Lubaroff and Altman explain in their book: ?The [Delaware] Supreme Court clarified that while a partner's or other person's fiduciary duties may be expanded or restricted by provisions in the partnership agreement, they may not be eliminated.? If the fiduciary duty may never be removed entirely, then the threat that someone will claim the duty has been breached can't be eradicated either. That said, under the current circumstances, the standard for what constitutes a breach remains high.

One attorney explained that proving a true breach of fiduciary duty usually involves an act of evident bad faith, citing Justice Potter Stewart's famous quote referring to pornography: he may not be able to define it, but he knows it when he sees it. Several legal experts believe that proving a breach of fiduciary duty requires evidence of egregious circumstances and clear intent.

XO redux?
Plenty of industry observers look back at the Forstmann Little lawsuit as an anomaly. LPs aren't quick to sue their GPs over an imploded deal, because it freezes the activity of the fund as a whole, jeopardizing the remainder of their investment. Furthermore LPs are frequently responsible for some, or all, of their GPs' legal fees. It is also important to note that the Forstmann Little case was brought by the state treasurer and attorney general, elected officials.
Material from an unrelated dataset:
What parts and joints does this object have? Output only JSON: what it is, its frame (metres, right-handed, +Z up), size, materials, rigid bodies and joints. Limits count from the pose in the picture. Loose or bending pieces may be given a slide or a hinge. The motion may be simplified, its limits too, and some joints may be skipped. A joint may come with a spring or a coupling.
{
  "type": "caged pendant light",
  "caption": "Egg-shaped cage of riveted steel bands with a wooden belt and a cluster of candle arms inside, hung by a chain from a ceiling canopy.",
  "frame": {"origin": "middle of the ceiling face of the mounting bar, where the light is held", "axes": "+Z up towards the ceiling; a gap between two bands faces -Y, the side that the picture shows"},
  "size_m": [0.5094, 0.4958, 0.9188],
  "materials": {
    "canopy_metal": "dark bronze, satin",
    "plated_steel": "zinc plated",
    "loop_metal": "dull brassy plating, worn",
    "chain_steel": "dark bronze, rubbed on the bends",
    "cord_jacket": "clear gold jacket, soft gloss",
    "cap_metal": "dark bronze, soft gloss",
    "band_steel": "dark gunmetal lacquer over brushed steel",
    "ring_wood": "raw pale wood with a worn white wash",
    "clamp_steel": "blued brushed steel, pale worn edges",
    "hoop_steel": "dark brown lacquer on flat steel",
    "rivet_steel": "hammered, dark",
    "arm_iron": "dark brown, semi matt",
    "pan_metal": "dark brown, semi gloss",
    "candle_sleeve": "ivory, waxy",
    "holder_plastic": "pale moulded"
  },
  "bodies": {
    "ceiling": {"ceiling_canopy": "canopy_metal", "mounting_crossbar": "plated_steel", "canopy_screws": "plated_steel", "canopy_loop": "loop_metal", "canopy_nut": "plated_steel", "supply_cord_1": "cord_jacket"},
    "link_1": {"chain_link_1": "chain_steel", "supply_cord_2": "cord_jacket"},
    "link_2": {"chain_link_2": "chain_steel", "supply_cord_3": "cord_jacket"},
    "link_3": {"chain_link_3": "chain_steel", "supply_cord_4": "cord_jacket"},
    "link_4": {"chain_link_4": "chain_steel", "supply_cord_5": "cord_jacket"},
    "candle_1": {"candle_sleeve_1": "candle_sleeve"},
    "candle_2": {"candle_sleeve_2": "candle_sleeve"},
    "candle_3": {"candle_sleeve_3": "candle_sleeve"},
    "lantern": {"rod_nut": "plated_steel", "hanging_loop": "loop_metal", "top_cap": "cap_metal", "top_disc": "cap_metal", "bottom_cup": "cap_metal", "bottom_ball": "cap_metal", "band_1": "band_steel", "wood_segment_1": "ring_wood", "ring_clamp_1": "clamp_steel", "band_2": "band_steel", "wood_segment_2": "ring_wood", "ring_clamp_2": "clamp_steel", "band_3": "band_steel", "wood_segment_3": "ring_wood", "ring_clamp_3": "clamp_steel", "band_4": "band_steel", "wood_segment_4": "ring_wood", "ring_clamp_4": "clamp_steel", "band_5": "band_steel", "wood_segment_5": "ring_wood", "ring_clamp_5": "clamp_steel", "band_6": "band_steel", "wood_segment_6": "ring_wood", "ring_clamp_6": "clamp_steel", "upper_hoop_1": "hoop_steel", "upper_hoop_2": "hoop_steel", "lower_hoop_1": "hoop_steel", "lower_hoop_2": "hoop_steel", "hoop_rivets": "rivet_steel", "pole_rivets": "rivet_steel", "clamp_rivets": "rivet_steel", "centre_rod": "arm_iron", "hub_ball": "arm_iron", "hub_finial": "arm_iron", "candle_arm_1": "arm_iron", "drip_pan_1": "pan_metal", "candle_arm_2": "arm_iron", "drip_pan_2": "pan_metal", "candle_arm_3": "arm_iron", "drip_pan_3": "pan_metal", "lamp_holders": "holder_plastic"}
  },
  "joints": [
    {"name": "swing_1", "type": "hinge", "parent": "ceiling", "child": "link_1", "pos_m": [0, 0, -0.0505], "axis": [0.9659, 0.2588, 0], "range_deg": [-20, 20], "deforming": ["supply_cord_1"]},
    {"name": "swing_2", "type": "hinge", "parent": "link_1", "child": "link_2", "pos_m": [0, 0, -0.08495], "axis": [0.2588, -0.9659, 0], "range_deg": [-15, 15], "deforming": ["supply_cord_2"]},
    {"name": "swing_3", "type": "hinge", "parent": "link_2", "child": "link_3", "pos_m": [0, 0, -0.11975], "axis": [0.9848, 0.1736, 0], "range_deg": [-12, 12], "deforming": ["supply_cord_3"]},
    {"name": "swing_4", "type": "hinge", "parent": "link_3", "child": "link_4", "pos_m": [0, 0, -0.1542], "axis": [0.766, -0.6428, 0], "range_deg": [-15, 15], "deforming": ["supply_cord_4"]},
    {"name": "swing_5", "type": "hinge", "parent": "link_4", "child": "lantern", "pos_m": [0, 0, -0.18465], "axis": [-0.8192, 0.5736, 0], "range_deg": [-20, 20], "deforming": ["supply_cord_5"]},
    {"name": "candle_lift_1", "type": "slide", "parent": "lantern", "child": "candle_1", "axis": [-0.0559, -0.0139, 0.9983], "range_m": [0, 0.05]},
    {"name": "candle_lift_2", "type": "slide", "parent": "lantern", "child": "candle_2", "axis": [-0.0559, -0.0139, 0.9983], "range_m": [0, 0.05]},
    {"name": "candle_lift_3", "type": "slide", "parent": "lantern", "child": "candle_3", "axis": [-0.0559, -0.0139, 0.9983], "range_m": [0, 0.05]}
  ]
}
These politicians argued that they brought the suit on behalf of their constituents, many of whom participate in the pension program. The trial was decided by a jury, a body that can be fickle with its clemency and inexpert in their understanding of the industry, especially when what an LP risks or what a GP promises can be so vague. Ted Forstmann cited the partnership agreement's generic investment mandate in court while the plaintiff's attorney referred to the more specific parameters spelled out in the PPM.
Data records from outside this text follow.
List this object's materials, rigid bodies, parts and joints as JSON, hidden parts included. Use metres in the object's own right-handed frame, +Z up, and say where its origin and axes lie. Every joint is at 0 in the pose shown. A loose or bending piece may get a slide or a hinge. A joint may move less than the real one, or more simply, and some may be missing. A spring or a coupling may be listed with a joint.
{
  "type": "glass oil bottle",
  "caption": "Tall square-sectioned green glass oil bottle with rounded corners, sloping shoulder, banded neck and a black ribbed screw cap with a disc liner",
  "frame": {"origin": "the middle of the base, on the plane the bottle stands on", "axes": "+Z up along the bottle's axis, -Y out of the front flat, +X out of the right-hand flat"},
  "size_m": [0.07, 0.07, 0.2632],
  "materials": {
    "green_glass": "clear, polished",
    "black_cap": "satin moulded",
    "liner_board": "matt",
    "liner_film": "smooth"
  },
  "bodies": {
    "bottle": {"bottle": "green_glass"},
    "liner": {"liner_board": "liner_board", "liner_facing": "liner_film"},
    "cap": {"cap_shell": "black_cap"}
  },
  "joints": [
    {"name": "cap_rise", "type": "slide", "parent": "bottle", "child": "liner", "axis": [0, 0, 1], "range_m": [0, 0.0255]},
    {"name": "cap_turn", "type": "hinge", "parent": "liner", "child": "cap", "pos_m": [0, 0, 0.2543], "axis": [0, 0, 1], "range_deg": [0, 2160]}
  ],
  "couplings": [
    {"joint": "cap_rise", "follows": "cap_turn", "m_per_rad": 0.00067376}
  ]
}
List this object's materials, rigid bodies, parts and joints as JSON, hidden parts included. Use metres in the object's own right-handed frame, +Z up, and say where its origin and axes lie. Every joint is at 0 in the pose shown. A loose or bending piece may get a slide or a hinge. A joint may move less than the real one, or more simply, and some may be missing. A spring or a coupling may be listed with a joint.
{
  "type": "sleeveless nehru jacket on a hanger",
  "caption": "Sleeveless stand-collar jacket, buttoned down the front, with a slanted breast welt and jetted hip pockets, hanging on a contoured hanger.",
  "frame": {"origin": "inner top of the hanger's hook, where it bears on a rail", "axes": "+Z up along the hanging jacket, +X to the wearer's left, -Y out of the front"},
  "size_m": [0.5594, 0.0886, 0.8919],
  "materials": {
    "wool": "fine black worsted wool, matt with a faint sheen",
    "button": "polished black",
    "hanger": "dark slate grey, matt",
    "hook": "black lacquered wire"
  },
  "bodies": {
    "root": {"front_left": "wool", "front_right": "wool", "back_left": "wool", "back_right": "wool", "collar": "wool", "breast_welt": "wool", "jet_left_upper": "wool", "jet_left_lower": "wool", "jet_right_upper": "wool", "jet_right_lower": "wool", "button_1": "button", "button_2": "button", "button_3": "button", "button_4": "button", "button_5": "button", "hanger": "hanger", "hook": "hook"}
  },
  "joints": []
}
However, the industry has gained maturity as it has grown. Several attorneys note that partnership agreements have swelled in size as they attempt to better address the complexities that have arisen over nearly three decades' worth of transactions. GPs' fiduciary duties may be more loosely defined, but are now considered with even more rigor, and with a better eye towards addressing controversies preemptively.

According to the Russell Investment Group, an investor services group, public pension funds have more than doubled their investments in private equity over the past decade, so there's a real likelihood for future controversies, including lawsuits brought by politicians looking to score points with their constituents. Fortunately, while few expect another lawsuit of the same nature as XO, plenty of effort is being made to prevent that worst case scenario from happening all the same.